(TASK) Give back exactly the lines running from the line that holds "const keys = keyPlaces();" through the line that holds "TURN = 2 * math.pi", ends included, and no other lines.

(Stored items from a collection)

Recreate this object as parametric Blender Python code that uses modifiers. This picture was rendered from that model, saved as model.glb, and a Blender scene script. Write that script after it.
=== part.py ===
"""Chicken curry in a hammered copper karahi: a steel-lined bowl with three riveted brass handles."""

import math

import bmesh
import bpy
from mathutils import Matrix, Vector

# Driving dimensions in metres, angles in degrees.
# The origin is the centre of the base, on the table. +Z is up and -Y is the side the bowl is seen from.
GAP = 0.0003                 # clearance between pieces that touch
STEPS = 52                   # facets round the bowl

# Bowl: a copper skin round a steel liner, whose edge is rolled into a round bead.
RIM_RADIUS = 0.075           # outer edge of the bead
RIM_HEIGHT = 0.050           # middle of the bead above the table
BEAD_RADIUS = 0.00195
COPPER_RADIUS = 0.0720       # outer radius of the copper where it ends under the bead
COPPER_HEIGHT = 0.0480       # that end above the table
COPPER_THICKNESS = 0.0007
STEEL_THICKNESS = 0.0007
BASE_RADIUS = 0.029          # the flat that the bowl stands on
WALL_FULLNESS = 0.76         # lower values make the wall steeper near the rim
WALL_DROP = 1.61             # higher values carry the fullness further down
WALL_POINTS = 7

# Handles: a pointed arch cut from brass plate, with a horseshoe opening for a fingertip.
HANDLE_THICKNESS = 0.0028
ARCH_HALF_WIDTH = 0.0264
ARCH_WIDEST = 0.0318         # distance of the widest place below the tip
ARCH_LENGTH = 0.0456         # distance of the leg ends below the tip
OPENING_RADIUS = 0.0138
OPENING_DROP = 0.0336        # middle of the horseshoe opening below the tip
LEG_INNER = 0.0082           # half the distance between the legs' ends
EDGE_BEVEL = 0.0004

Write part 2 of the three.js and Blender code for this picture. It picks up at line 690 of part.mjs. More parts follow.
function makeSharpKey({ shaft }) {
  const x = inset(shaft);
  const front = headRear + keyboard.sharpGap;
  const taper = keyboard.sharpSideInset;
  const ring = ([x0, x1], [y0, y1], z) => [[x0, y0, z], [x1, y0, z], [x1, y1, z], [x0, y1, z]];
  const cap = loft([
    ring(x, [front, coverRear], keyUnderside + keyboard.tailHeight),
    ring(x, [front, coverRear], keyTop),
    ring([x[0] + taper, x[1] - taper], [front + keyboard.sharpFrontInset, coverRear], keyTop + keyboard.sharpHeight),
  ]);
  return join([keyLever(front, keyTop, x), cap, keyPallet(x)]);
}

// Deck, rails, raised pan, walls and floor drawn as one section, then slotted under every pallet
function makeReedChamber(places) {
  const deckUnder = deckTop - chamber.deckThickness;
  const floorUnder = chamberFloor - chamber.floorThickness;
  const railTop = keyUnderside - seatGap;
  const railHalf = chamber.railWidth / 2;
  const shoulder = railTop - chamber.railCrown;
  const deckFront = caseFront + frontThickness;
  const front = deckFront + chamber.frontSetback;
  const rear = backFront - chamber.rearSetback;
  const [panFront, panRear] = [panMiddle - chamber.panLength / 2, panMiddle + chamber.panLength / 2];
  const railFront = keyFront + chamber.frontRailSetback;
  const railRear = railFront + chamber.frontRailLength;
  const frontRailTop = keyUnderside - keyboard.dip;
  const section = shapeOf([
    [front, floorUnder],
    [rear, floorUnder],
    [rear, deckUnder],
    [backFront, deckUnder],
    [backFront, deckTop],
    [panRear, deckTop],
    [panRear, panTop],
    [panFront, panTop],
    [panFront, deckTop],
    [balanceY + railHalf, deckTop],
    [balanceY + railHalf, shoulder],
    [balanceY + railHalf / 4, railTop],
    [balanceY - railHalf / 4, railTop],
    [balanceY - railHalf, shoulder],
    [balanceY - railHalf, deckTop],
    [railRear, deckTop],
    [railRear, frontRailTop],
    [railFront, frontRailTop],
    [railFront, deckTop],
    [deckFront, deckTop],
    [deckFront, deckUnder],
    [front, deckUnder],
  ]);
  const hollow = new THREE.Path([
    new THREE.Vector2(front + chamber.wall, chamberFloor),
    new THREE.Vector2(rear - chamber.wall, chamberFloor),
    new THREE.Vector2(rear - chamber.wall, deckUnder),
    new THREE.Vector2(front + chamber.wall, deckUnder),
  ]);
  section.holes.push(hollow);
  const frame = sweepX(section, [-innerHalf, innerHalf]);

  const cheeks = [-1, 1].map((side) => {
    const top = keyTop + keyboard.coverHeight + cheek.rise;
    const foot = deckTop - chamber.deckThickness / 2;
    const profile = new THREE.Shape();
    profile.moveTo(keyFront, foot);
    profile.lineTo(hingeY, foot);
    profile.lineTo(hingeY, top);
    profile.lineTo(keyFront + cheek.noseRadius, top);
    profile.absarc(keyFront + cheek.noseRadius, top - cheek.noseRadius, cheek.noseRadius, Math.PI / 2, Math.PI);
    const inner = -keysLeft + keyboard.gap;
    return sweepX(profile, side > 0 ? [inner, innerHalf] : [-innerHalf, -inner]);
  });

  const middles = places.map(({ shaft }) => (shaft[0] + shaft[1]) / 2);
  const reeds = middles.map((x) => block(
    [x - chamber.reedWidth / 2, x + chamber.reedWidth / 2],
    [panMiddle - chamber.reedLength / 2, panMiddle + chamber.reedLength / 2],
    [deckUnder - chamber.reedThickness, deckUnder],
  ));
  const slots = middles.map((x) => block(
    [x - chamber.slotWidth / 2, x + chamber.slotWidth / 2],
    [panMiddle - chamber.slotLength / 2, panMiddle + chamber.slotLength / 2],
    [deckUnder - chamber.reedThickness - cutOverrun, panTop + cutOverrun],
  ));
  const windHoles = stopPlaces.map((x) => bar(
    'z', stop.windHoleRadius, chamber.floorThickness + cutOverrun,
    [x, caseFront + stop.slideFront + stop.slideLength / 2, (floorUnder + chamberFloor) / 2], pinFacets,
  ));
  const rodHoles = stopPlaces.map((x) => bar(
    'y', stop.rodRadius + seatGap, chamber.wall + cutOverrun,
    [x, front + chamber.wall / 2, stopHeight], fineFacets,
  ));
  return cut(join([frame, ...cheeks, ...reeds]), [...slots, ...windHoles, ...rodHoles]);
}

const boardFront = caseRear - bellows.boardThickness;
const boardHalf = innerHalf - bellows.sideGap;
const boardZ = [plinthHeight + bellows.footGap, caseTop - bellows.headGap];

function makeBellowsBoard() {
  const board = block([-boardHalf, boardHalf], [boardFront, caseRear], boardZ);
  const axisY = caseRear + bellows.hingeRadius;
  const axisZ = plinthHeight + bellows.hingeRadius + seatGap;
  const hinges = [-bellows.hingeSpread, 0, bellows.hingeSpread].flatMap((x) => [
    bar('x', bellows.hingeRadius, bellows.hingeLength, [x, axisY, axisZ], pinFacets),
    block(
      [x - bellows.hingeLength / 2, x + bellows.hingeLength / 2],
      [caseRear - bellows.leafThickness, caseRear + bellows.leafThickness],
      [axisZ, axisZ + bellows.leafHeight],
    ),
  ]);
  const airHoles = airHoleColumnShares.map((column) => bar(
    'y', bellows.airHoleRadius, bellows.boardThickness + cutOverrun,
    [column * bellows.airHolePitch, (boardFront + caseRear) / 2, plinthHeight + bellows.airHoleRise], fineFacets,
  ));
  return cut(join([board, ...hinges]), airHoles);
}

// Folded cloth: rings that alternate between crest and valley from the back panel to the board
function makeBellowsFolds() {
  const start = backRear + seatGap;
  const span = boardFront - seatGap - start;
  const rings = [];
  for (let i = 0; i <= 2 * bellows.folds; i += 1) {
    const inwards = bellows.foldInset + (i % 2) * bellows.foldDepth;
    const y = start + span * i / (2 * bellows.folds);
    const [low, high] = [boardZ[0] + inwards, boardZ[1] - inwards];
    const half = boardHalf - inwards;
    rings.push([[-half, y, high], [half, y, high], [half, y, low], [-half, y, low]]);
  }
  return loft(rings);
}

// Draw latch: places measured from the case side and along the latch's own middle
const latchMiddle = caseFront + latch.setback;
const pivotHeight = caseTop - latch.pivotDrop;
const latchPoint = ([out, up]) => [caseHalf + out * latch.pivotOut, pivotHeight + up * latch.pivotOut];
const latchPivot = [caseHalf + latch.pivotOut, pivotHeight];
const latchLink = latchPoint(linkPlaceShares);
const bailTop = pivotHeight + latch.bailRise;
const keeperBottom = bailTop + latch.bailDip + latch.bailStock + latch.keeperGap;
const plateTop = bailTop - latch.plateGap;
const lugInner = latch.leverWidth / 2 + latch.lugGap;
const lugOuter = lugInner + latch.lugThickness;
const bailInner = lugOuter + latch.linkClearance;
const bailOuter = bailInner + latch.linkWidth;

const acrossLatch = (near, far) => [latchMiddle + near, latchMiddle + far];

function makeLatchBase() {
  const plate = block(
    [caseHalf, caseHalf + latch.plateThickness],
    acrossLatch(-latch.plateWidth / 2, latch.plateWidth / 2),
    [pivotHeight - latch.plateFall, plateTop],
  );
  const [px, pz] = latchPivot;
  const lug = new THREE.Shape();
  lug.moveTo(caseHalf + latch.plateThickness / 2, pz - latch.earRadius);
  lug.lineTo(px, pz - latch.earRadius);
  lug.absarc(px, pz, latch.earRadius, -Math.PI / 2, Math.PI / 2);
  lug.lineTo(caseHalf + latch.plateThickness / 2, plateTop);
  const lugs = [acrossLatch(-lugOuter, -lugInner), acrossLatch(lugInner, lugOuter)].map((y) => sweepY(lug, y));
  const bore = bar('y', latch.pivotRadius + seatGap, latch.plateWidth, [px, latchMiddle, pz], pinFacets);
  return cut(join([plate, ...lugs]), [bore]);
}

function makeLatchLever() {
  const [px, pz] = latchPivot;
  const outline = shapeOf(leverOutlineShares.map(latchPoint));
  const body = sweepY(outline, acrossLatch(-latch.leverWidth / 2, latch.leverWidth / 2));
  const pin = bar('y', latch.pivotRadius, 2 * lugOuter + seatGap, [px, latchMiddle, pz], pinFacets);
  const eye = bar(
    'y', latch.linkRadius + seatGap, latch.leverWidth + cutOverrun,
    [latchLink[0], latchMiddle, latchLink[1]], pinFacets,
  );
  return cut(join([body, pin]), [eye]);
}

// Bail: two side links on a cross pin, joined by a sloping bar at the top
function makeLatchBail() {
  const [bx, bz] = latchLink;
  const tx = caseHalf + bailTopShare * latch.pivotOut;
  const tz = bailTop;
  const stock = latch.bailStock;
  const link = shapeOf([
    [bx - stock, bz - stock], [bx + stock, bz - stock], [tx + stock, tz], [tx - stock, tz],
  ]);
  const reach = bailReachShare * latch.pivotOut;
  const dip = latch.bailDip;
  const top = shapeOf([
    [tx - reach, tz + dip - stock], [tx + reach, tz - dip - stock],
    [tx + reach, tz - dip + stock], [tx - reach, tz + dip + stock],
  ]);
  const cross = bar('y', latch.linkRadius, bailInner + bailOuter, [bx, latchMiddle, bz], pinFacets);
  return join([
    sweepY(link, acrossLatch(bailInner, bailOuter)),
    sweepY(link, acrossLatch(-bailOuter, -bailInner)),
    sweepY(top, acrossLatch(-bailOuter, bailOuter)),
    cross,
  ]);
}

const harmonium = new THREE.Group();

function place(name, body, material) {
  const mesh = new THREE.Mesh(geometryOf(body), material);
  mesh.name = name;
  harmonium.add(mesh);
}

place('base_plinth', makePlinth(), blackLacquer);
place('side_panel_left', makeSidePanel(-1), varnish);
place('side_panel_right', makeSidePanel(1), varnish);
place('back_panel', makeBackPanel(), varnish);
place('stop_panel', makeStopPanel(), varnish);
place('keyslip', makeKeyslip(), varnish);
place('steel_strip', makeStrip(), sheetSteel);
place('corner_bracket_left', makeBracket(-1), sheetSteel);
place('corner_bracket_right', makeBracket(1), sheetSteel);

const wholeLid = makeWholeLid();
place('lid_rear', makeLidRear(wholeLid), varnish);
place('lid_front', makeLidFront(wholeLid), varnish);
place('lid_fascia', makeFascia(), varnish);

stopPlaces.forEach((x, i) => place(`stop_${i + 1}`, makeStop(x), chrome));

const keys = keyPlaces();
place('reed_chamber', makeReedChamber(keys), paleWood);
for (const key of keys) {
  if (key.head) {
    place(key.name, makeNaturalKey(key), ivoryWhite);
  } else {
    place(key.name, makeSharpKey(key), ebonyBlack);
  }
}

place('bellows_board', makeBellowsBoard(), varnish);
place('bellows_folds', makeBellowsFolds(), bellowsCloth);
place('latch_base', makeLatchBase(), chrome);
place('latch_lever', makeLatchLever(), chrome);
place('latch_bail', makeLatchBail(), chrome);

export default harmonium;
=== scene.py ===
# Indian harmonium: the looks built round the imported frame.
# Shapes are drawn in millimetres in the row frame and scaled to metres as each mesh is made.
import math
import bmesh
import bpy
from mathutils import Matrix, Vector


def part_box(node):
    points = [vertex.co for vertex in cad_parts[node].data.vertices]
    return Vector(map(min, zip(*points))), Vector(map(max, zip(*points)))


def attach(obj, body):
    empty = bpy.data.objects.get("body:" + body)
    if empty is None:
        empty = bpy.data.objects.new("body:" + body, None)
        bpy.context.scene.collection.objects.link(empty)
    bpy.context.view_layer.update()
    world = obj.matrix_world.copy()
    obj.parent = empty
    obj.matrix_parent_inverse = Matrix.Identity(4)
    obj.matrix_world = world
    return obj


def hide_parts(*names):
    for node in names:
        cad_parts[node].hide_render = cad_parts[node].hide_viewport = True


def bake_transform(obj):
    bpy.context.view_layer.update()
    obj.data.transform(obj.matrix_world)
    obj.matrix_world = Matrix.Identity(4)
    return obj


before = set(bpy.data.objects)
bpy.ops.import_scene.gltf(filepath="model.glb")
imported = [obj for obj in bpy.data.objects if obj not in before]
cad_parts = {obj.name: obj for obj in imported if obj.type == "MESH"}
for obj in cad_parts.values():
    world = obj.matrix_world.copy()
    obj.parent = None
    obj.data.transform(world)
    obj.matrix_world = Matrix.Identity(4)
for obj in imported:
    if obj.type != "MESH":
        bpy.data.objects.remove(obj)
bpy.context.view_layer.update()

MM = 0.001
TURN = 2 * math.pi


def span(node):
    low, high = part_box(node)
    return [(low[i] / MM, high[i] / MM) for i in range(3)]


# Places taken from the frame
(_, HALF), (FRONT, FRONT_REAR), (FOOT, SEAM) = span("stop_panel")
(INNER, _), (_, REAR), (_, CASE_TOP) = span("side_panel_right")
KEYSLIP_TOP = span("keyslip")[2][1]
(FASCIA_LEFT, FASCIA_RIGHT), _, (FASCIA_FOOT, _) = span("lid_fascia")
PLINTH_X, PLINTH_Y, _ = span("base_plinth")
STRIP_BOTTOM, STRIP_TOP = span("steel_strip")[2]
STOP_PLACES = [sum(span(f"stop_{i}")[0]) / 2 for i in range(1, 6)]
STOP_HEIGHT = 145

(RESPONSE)
const keys = keyPlaces();
place('reed_chamber', makeReedChamber(keys), paleWood);
for (const key of keys) {
  if (key.head) {
    place(key.name, makeNaturalKey(key), ivoryWhite);
  } else {
    place(key.name, makeSharpKey(key), ebonyBlack);
  }
}

place('bellows_board', makeBellowsBoard(), varnish);
place('bellows_folds', makeBellowsFolds(), bellowsCloth);
place('latch_base', makeLatchBase(), chrome);
place('latch_lever', makeLatchLever(), chrome);
place('latch_bail', makeLatchBail(), chrome);

export default harmonium;
=== scene.py ===
# Indian harmonium: the looks built round the imported frame.
# Shapes are drawn in millimetres in the row frame and scaled to metres as each mesh is made.
import math
import bmesh
import bpy
from mathutils import Matrix, Vector


def part_box(node):
    points = [vertex.co for vertex in cad_parts[node].data.vertices]
    return Vector(map(min, zip(*points))), Vector(map(max, zip(*points)))


def attach(obj, body):
    empty = bpy.data.objects.get("body:" + body)
    if empty is None:
        empty = bpy.data.objects.new("body:" + body, None)
        bpy.context.scene.collection.objects.link(empty)
    bpy.context.view_layer.update()
    world = obj.matrix_world.copy()
    obj.parent = empty
    obj.matrix_parent_inverse = Matrix.Identity(4)
    obj.matrix_world = world
    return obj


def hide_parts(*names):
    for node in names:
        cad_parts[node].hide_render = cad_parts[node].hide_viewport = True


def bake_transform(obj):
    bpy.context.view_layer.update()
    obj.data.transform(obj.matrix_world)
    obj.matrix_world = Matrix.Identity(4)
    return obj


before = set(bpy.data.objects)
bpy.ops.import_scene.gltf(filepath="model.glb")
imported = [obj for obj in bpy.data.objects if obj not in before]
cad_parts = {obj.name: obj for obj in imported if obj.type == "MESH"}
for obj in cad_parts.values():
    world = obj.matrix_world.copy()
    obj.parent = None
    obj.data.transform(world)
    obj.matrix_world = Matrix.Identity(4)
for obj in imported:
    if obj.type != "MESH":
        bpy.data.objects.remove(obj)
bpy.context.view_layer.update()

MM = 0.001
TURN = 2 * math.pi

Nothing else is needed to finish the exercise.